Porque el que quiera salvar su vida, la perderá y el que pierda su vida por mí, la salvará.
¿De qué le servirá al hombre ganar el mundo entero, si pierde y arruina su vida?
COMENTARIO:
En este
Evangelio de Lucas, Cristo prepara a sus discípulos, a los que se encuentran
presentes y a los que seguimos escuchándole a través del tiempo, para las
dificultades que van a surgir en la expansión del Reino. Ya en el episodio de
la Transfiguración, aquellos hombres habían comprobado que se hallaban ante el
Hijo de Dios; ya Pedro le había reconocido,
por la inspiración del Espíritu Santo, cómo el Mesías prometido.

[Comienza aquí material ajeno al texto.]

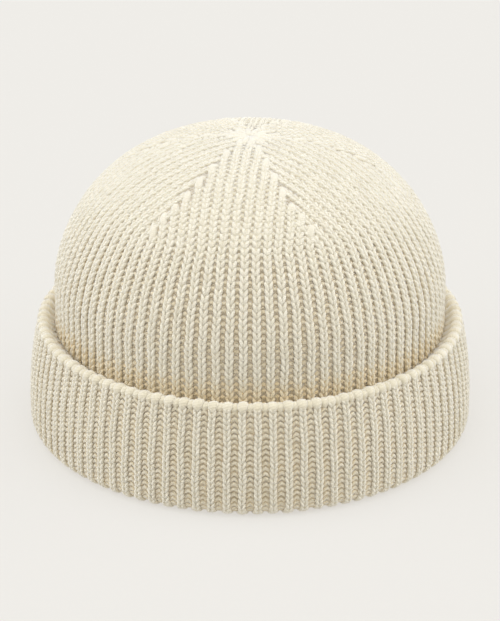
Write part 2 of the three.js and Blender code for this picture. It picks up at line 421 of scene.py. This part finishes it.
def crown_place(wedge, along, rib, aside, out):
    """A place on the crown: the length along the wedge's middle, the rib counted from
    there, and a distance aside from the rib. Above the first rib ends, rows turn from
    rings to nearly straight lines across each wedge."""
    middle_radius = CROWN.radius(along)
    across = rib * rib_pitch(middle_radius) + aside
    straight = ROW_STRAIGHTNESS * smooth_step(-middle_radius, -SEAM_RADIUS, -STRAIGHT_RADIUS)
    radius = np.hypot(middle_radius, straight * across)
    middle = (seam_azimuth(wedge, radius) + seam_azimuth(wedge + 1, radius)) / 2
    azimuth = middle + across / np.maximum(radius, LEAST_RADIUS)
    return CROWN.place(np.where(straight > 0, dome_length(radius), along), azimuth, out)


def room_in_wedge(wedge, along, rib):
    """How far a rib's middle is inside its wedge, negative past the seams."""
    radius = CROWN.radius(along)
    half = (seam_azimuth(wedge + 1, radius) - seam_azimuth(wedge, radius)) / 2
    return half * radius - abs(rib) * rib_pitch(radius)


def cuff_place(along, rib, aside, out):
    """A place on the cuff: the length along its outline, the rib counted from the front, and
    a distance aside from the rib."""
    azimuth = rib * RIB_ANGLE + aside / CUFF.radius(along)
    valley = (1 - np.cos(2 * math.pi * (azimuth / RIB_ANGLE - RIB_SHIFT))) / 2
    relief = FOLD_RELIEF * (1 - smooth_step(along, *FOLD_FADE))
    return CUFF.place(along, FRONT_AZIMUTH + azimuth, out - relief * valley)


def wander(rib, along):
    """Ribs of a real knit run slightly in and out of line."""
    phase = RIB_PHASE * rib
    long_wave = np.sin(along / LONG_WAVE + phase)
    short_wave = np.sin(along / SHORT_WAVE + SHORT_WAVE_PHASE * phase)
    return WANDER * (long_wave + short_wave) / 2


def between_shapes(low, high, share):
    """A shape for each of some places, between two others by the share of the second."""
    return {name: low[name] + share * (high[name] - low[name]) for name in low}


def painted_shade_in_groove(points):
    """How far points are down in the groove behind the cuff's edge, from 0 to 1, which is how
    much painted shade they get.
    """
    behind = 1 - smooth_step(np.hypot(points[..., 0], points[..., 1]), *GROOVE_RADIUS)
    return behind * (1 - smooth_step(points[..., 2], CUFF_HEIGHT, CUFF_HEIGHT + GROOVE_RISE))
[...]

Pero Jesús
sabe que ninguno de ellos, como muchas veces nos ocurre a nosotros, está
preparado para verlo emprender el camino del Calvario; y, ni mucho menos,
compartir su Cruz.
Por eso, con
paciencia, los instruye en ese misterio divino, que es la piedra de escándalo
donde muchos tropiezan: el sufrimiento. Dios no es un Tótem, al que nos
acercamos para pedirle beneficios; ni es un dios pagano que nos sirve para
ahuyentar a los malos espíritus y tener suerte en la vida. ¡No! Dios es nuestro
Padre, Creador de todas las cosas; que se hizo Hombre para salvarnos,
respetando nuestra libertad. Y que nos une a su destino, a través del Bautismo,
para que compartamos a su lado la misión de evangelizar el mundo –como Iglesia-
y hacer partícipes a todos los hombres, de la Redención.
Pero la Pasión
y la Cruz son episodios claves en la vida de Nuestro Señor y, por ello, son
también el primer peldaño de nuestra vida cristiana. Todos los hombres nos
encontramos con el dolor, a lo largo de nuestra existencia; porque el dolor es
fruto del pecado. Es el efecto de esa causa, el orgullo de la desobediencia,
que nosotros elegimos en nuestra libertad. Es el producto de escoger al diablo
y alejarnos de Dios, perdiendo con nuestra actitud los bienes propios de la
cercanía divina. Sobrellevarlo es lo adecuado a nuestra naturaleza humana; pero
trascenderlo, asumirlo y encontrar su verdadero sentido sobrenatural, es lo que
corresponde a aquellos que han elevado los ojos al Cielo e, identificándose con
Cristo, buscan su fuerza en la Gracia, que nos dan los Sacramentos.
Encontrar a Nuestro
Señor en la tribulación, es no escaquearse de nuestro destino; es aferrarse al
madero y sostenerlo con los hombros doloridos para, como el Cireneo, “ayudar” a
Jesús en su tramo de aflicción, que aceptó para vencer al pecado y devolvernos
la Vida. Ser cristianos es esto: ser otros Cristos dispuestos a unir nuestra
voluntad a la de Dios, sea la que sea. Y no sólo aceptar, sino renunciar por
amor a pequeñas satisfacciones y asumir, con paciencia, insignificantes
contrariedades que dificultan la marcha de nuestros deseos. Porque ese es el
medio y el camino voluntario para alcanzar, junto al Maestro, nuestra salvación
y la de nuestros hermanos.
Jesús nos habla
también, como lo ha hecho y lo hará muchas veces, de coherencia cristiana. De
responder con nuestras palabras y actos, a una sociedad secularizada que quiere
erradicar a Dios de su entorno, sin darse cuenta de que todo el entorno, le
habla de Dios a gritos. El Señor nos pide que no tengamos miedo a las
consecuencias, y que demos testimonio íntimo y público de nuestra fe. ¡Cueste
lo que cueste! Y que nadie se imagine que esa actitud que nos pide es una
opción que Nuestro Padre no va a tener en cuenta; porque sus palabras son muy
claras y no admiten dudas. Cristo recordará cuando venga en su Gloria, para
juzgarnos, a todos aquellos que han dado o han negado el testimonio evangélico
con su vida; actuando como defensor de los primeros y acusador de los segundos.
Hay mucho que perder, si no somos consecuentes con el amor divino; porque
Cristo se excedió y se entregó sin medida, para que pudiéramos alcanzar la Vida
divina, que perdimos en el Paraíso terrenal. Tal vez esta Cuaresma, sea un buen
momento para hacer un balance de qué le entregamos a Dios; de cuánto estamos
dispuestos a darle y hasta qué punto Él es el eje y el quicio de nuestro existir.